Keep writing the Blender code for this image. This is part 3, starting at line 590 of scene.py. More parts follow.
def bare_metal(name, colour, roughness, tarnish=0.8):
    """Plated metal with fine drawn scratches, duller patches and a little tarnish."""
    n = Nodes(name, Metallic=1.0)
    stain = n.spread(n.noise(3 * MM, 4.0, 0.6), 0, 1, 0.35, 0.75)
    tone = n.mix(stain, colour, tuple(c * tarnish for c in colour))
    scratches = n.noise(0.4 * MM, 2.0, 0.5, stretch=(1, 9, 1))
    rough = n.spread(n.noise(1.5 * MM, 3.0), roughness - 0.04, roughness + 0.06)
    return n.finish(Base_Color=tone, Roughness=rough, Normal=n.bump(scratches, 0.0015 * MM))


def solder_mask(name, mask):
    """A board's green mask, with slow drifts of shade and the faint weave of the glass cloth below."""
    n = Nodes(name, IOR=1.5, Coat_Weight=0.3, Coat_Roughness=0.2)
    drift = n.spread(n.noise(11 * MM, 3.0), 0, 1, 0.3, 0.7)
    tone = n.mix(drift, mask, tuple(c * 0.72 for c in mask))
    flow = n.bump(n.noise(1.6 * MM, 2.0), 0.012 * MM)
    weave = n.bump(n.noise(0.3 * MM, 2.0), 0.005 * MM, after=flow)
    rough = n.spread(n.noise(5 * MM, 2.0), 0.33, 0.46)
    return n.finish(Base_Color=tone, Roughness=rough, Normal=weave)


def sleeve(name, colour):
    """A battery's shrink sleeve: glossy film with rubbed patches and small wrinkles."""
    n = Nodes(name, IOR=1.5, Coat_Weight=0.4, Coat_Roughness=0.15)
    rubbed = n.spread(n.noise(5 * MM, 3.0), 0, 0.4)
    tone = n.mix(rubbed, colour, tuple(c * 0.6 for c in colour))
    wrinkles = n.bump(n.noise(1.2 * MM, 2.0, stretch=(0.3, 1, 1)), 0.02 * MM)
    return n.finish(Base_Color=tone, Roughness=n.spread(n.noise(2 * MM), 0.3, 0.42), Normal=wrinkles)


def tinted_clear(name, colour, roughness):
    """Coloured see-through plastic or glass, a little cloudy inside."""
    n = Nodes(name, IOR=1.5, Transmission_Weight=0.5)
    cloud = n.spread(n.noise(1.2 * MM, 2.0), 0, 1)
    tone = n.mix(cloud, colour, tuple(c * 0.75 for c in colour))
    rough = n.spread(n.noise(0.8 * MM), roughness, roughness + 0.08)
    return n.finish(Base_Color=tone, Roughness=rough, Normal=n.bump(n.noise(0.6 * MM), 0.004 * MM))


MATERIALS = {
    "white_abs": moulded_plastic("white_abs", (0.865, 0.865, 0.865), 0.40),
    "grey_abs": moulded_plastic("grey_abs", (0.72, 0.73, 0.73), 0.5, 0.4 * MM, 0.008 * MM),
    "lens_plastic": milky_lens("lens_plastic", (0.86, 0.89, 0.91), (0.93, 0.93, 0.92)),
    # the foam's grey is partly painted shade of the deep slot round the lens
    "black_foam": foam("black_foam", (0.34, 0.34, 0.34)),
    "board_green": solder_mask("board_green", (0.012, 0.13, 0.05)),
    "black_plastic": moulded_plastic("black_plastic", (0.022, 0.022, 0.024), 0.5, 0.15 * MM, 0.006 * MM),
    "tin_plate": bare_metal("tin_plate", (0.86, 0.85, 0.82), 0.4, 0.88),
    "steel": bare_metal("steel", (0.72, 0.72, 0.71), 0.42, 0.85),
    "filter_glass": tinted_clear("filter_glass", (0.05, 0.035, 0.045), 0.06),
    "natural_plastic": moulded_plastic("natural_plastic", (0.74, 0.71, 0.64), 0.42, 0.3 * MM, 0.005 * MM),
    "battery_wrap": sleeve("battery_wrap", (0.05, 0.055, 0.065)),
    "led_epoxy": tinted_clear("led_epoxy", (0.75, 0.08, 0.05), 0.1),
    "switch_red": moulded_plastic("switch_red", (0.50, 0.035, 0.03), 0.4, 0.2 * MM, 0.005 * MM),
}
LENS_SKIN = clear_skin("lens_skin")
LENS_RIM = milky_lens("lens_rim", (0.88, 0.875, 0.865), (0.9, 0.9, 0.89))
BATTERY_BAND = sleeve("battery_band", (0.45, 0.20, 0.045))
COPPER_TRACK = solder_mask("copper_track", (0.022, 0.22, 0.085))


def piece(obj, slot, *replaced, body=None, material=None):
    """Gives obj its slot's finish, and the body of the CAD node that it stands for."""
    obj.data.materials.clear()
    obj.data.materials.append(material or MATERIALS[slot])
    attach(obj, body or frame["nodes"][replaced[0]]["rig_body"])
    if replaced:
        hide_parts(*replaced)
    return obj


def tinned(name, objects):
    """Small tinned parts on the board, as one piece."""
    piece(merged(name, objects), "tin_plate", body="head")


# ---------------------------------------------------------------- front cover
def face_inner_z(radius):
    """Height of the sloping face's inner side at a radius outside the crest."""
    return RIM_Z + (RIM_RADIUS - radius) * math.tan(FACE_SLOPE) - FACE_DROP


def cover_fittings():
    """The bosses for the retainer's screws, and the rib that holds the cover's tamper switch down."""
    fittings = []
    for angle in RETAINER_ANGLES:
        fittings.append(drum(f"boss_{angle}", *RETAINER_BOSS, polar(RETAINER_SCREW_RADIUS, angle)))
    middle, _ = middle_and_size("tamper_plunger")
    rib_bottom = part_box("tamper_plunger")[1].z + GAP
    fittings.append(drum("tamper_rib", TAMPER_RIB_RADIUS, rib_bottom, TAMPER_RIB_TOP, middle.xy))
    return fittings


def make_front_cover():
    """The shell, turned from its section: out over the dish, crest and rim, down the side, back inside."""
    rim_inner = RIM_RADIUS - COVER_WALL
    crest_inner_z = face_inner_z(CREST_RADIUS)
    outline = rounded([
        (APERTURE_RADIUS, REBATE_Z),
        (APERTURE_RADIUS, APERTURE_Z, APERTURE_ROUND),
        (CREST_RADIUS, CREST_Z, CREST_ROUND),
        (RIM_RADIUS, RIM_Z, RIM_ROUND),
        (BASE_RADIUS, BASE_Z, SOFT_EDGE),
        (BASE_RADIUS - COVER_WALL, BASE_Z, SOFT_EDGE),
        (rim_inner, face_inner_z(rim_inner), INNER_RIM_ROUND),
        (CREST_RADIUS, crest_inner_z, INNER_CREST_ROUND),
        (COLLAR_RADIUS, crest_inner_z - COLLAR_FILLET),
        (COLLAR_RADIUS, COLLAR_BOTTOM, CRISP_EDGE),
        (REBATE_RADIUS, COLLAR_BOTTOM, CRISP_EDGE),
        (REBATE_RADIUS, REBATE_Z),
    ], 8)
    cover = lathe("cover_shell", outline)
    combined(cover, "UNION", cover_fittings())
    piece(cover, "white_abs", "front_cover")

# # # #

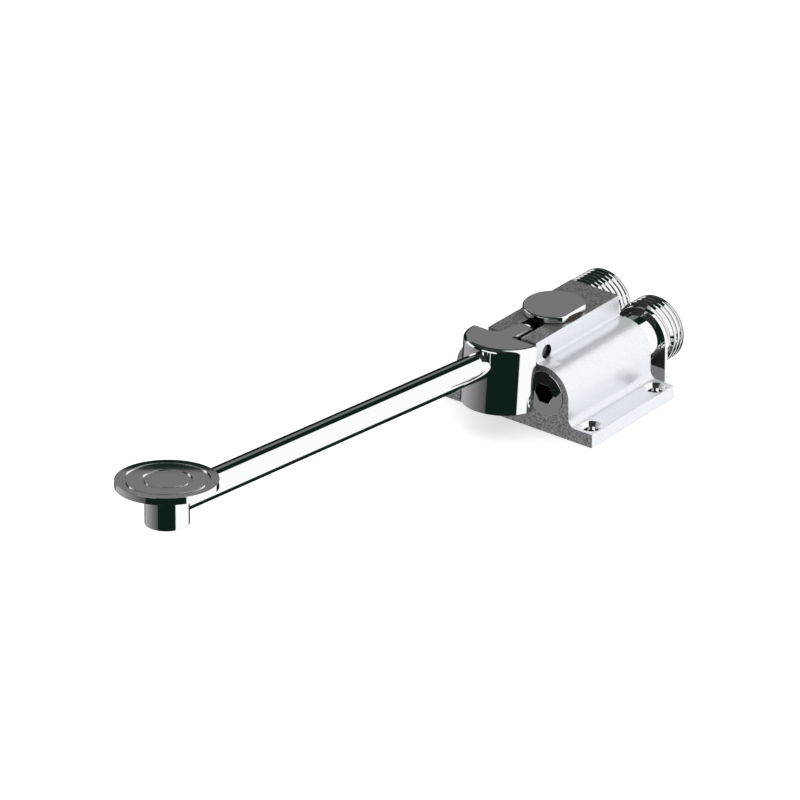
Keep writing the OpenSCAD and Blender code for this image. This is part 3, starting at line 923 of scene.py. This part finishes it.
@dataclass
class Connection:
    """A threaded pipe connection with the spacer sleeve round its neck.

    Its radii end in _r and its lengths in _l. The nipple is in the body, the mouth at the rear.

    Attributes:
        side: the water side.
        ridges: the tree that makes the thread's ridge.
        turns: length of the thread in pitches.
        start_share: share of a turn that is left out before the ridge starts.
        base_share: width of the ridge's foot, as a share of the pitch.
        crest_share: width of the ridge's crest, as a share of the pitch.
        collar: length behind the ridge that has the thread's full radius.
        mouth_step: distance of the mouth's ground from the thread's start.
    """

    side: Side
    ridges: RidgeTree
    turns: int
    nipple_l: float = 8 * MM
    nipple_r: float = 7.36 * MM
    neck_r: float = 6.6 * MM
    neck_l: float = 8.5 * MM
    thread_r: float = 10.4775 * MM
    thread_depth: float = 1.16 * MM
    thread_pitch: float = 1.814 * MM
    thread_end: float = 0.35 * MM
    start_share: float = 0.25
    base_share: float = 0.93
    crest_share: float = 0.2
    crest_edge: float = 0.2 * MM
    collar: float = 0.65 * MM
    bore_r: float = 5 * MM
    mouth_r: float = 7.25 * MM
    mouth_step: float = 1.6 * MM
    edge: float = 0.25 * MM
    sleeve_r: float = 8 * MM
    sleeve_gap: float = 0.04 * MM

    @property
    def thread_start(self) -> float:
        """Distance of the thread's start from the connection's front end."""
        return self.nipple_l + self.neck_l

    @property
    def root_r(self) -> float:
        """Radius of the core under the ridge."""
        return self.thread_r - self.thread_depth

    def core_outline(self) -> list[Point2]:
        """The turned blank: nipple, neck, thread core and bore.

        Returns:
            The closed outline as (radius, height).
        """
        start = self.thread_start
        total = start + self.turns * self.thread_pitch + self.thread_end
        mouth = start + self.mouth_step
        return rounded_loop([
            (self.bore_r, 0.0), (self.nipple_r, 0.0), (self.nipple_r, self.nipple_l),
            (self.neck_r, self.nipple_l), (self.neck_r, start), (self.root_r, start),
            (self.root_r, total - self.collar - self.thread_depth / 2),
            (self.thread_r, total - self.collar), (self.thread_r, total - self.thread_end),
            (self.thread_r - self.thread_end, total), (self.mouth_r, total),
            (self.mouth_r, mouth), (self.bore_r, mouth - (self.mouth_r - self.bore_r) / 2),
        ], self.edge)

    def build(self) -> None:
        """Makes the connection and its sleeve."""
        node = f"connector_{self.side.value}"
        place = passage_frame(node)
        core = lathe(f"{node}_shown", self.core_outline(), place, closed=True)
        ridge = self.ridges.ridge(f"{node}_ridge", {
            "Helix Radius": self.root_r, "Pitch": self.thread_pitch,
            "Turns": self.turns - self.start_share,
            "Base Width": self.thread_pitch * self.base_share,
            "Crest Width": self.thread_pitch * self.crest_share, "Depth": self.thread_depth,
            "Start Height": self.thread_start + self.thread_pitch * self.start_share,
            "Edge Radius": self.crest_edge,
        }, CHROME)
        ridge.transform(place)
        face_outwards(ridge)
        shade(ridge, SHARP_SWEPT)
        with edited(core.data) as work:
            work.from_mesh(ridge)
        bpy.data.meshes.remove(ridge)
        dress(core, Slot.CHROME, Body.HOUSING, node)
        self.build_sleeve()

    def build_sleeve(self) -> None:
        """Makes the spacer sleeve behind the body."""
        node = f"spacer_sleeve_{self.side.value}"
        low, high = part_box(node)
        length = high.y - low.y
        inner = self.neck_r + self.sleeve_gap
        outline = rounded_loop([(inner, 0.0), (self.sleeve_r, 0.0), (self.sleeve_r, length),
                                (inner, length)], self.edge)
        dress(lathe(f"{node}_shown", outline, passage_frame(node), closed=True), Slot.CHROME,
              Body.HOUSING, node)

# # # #

§ **DO THIS**
Extract and output the part that opens with the line containing "Keep writing the Blender" and closes with the line containing "0.004 * MM))", unchanged, ends included.

§ **EXERCISE OUTPUT**
Keep writing the Blender code for this image. This is part 3, starting at line 590 of scene.py. More parts follow.
def bare_metal(name, colour, roughness, tarnish=0.8):
    """Plated metal with fine drawn scratches, duller patches and a little tarnish."""
    n = Nodes(name, Metallic=1.0)
    stain = n.spread(n.noise(3 * MM, 4.0, 0.6), 0, 1, 0.35, 0.75)
    tone = n.mix(stain, colour, tuple(c * tarnish for c in colour))
    scratches = n.noise(0.4 * MM, 2.0, 0.5, stretch=(1, 9, 1))
    rough = n.spread(n.noise(1.5 * MM, 3.0), roughness - 0.04, roughness + 0.06)
    return n.finish(Base_Color=tone, Roughness=rough, Normal=n.bump(scratches, 0.0015 * MM))


def solder_mask(name, mask):
    """A board's green mask, with slow drifts of shade and the faint weave of the glass cloth below."""
    n = Nodes(name, IOR=1.5, Coat_Weight=0.3, Coat_Roughness=0.2)
    drift = n.spread(n.noise(11 * MM, 3.0), 0, 1, 0.3, 0.7)
    tone = n.mix(drift, mask, tuple(c * 0.72 for c in mask))
    flow = n.bump(n.noise(1.6 * MM, 2.0), 0.012 * MM)
    weave = n.bump(n.noise(0.3 * MM, 2.0), 0.005 * MM, after=flow)
    rough = n.spread(n.noise(5 * MM, 2.0), 0.33, 0.46)
    return n.finish(Base_Color=tone, Roughness=rough, Normal=weave)


def sleeve(name, colour):
    """A battery's shrink sleeve: glossy film with rubbed patches and small wrinkles."""
    n = Nodes(name, IOR=1.5, Coat_Weight=0.4, Coat_Roughness=0.15)
    rubbed = n.spread(n.noise(5 * MM, 3.0), 0, 0.4)
    tone = n.mix(rubbed, colour, tuple(c * 0.6 for c in colour))
    wrinkles = n.bump(n.noise(1.2 * MM, 2.0, stretch=(0.3, 1, 1)), 0.02 * MM)
    return n.finish(Base_Color=tone, Roughness=n.spread(n.noise(2 * MM), 0.3, 0.42), Normal=wrinkles)


def tinted_clear(name, colour, roughness):
    """Coloured see-through plastic or glass, a little cloudy inside."""
    n = Nodes(name, IOR=1.5, Transmission_Weight=0.5)
    cloud = n.spread(n.noise(1.2 * MM, 2.0), 0, 1)
    tone = n.mix(cloud, colour, tuple(c * 0.75 for c in colour))
    rough = n.spread(n.noise(0.8 * MM), roughness, roughness + 0.08)
    return n.finish(Base_Color=tone, Roughness=rough, Normal=n.bump(n.noise(0.6 * MM), 0.004 * MM))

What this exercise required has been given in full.